Une généralisation des impacts graves pour la production agricole

Ces changements auront des impacts directs sur la production alimentaire. « Pour chaque incrément de réchauffement supplémentaire, les risques pour la production alimentaire vont s’aggraver », souligne Valérie Masson-Delmotte. Par exemple, pour un réchauffement compris entre +3,3 et +4,8°C d’ici la fin du siècle, les rendements de maïs en France et en Europe pourrait diminuer de 25 %, et de 30 % si le réchauffement est compris entre +3,9°C et +6,0°C. Or, on sait déjà que compte tenu des émissions actuelles, le réchauffement se poursuivra pour atteindre +2°C à l’échelle mondiale d’ici 2050 (par rapport à la période préindustrielle), et +3°C en France.

Quelles options d’adaptation et d’atténuation pour l’agriculture ?

Cependant, « de nombreuses options d’actions faisables, efficaces et abordables sont disponibles dès maintenant pour réduire les émissions et s’adapter à un climat qui change », indique la scientifique : systèmes d’élevage efficients, meilleure gestion des terres cultivées, efficience de l’utilisation en eau, agroforesterie figurent ainsi parmi les leviers d’adaptation pour le secteur agricole.

Pourront également être mobilisés les systèmes de mutualisation du risque, les filets de sécurité sociale, les services climatiques dont les systèmes d’alerte précoces, mais aussi les migrations, la relocalisation planifiée, ou encore la diversification des moyens de subsistance.

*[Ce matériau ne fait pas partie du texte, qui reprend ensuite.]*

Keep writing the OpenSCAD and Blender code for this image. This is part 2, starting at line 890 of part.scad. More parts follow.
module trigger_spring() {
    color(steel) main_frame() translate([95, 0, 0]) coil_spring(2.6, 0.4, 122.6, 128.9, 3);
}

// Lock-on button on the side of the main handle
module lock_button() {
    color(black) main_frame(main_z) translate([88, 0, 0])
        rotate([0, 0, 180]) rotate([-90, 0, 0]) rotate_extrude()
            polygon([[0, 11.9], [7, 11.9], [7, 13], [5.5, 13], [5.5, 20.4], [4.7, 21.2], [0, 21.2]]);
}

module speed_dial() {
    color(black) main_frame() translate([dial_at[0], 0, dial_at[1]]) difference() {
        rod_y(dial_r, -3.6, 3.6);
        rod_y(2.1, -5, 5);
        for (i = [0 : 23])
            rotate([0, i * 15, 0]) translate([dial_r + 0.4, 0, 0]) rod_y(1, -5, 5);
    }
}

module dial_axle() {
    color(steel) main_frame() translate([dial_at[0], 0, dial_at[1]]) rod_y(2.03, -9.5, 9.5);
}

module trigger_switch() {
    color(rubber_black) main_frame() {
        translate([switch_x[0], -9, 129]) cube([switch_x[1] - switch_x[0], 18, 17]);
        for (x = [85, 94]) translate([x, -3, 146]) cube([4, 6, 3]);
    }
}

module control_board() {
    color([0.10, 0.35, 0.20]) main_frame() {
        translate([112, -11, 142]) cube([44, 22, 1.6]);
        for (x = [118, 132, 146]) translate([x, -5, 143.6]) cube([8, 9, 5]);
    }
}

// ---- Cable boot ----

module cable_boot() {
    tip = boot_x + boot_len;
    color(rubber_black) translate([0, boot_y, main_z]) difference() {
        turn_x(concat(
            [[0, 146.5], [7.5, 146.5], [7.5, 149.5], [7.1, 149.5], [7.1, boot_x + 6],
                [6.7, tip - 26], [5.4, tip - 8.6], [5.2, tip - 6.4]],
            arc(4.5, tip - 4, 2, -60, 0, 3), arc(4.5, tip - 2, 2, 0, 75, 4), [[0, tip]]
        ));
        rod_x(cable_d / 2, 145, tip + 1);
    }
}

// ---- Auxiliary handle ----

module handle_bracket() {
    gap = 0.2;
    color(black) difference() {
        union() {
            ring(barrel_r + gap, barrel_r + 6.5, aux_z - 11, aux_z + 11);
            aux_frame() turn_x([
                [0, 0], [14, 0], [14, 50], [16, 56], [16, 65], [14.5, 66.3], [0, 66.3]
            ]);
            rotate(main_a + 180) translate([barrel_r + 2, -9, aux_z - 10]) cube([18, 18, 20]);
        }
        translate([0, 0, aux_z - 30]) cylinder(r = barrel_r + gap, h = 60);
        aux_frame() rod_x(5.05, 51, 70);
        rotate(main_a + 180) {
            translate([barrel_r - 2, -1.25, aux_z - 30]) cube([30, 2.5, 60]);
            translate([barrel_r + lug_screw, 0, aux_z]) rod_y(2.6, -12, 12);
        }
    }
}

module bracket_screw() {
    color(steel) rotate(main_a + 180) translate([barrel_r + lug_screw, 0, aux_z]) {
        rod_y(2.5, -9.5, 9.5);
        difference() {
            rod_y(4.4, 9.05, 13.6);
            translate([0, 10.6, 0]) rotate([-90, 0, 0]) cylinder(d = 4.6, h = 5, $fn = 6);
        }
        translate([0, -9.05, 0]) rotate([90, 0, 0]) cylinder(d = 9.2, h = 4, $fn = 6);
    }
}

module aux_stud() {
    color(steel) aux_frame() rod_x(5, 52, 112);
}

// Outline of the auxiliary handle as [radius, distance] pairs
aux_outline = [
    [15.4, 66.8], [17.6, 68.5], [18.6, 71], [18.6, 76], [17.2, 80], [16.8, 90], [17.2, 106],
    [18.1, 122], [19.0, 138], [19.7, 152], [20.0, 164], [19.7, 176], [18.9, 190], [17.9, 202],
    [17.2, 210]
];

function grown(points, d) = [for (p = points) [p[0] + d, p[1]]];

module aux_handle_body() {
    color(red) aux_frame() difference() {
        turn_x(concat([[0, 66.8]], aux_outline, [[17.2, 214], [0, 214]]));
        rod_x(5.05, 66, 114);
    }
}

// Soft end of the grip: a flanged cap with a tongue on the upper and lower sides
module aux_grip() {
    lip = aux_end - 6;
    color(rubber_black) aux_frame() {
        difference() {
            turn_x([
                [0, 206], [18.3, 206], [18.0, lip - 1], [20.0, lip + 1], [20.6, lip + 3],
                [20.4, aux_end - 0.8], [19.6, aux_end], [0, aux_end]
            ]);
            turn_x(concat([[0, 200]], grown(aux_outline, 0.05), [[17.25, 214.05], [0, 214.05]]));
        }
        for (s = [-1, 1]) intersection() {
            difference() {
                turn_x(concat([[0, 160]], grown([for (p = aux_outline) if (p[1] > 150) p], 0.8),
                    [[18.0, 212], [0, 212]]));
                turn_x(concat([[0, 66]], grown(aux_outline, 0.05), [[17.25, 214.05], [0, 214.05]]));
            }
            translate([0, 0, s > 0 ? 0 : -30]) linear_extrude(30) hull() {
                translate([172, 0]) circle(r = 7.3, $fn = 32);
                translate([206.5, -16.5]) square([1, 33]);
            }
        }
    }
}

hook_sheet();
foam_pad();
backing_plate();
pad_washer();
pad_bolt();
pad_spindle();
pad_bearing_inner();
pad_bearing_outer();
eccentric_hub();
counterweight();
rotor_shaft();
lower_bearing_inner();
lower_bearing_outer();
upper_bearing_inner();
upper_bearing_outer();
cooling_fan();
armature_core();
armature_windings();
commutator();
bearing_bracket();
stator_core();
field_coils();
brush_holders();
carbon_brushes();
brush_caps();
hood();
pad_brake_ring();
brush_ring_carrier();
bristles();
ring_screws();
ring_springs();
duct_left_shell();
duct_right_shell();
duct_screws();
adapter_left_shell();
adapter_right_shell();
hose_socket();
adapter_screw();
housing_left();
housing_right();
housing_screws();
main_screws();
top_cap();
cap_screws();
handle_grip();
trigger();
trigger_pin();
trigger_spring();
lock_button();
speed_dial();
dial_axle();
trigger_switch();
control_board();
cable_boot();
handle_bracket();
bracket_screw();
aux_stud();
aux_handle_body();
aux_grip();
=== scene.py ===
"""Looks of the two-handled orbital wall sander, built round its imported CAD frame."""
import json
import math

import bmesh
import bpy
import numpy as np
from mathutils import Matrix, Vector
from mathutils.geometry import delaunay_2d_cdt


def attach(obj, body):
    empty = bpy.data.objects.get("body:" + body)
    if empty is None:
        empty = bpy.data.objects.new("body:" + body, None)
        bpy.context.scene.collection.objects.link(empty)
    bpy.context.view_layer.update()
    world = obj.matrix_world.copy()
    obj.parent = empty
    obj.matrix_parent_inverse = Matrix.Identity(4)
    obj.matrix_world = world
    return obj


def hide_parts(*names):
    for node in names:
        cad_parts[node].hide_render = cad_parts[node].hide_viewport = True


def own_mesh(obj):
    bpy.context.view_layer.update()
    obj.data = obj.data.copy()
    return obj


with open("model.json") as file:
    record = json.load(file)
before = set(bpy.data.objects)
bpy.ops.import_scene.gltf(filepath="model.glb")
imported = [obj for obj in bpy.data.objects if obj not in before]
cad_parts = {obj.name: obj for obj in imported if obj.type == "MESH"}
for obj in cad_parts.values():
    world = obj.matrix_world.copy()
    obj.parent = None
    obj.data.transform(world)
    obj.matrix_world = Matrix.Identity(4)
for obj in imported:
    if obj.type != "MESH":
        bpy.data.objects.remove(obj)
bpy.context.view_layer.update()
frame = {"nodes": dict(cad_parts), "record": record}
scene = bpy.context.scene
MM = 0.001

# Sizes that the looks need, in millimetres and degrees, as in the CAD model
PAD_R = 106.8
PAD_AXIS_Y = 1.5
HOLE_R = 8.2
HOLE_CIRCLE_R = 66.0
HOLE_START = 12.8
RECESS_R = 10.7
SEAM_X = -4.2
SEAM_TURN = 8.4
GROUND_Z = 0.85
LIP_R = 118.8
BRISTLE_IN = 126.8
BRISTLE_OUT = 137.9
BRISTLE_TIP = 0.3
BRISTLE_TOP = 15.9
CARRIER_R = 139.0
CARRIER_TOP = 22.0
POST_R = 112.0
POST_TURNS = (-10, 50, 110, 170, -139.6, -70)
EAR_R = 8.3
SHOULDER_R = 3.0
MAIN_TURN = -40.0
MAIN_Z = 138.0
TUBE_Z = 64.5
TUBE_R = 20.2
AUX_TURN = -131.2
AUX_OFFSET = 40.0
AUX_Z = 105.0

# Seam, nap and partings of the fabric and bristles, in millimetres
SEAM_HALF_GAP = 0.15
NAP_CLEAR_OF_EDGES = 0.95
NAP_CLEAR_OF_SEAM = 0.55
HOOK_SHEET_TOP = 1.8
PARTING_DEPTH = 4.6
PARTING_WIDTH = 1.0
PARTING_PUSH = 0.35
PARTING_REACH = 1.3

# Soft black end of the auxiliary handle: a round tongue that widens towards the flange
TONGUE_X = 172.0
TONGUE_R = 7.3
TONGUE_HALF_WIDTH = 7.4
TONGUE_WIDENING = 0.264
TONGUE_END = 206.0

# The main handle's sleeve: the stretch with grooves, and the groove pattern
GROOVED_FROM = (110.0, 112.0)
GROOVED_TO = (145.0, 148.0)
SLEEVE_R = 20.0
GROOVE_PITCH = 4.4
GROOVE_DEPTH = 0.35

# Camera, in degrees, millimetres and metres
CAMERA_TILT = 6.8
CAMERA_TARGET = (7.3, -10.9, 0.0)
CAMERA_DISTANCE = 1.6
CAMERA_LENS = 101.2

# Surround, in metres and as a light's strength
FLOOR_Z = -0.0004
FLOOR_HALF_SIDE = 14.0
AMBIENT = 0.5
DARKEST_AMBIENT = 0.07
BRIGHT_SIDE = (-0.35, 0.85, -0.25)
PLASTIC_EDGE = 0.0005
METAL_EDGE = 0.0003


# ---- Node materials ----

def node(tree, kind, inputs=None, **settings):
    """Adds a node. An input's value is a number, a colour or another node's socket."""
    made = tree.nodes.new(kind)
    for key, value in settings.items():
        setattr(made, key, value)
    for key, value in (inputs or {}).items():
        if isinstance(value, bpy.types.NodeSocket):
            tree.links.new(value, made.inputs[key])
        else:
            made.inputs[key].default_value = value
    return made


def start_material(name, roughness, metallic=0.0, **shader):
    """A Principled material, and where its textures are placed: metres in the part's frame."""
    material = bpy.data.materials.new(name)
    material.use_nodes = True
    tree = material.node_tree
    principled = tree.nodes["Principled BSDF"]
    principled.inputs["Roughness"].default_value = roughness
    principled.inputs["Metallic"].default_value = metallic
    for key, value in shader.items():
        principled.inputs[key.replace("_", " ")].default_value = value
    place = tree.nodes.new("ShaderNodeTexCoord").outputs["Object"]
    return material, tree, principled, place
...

Pour atténuer les émissions, le secteur agricole peut travailler à limiter la conversion des écosystèmes naturels, augmenter le stockage de carbone dans les sols, et restaurer un certain nombre d’écosystèmes.

Malgré les progrès de la planification de l’adaptation et de la réduction des émissions de GES, une accélération reste nécessaire pour limiter au maximum les conséquences du réchauffement climatique sur l’agriculture mondiale et donc sur la sécurité alimentaire.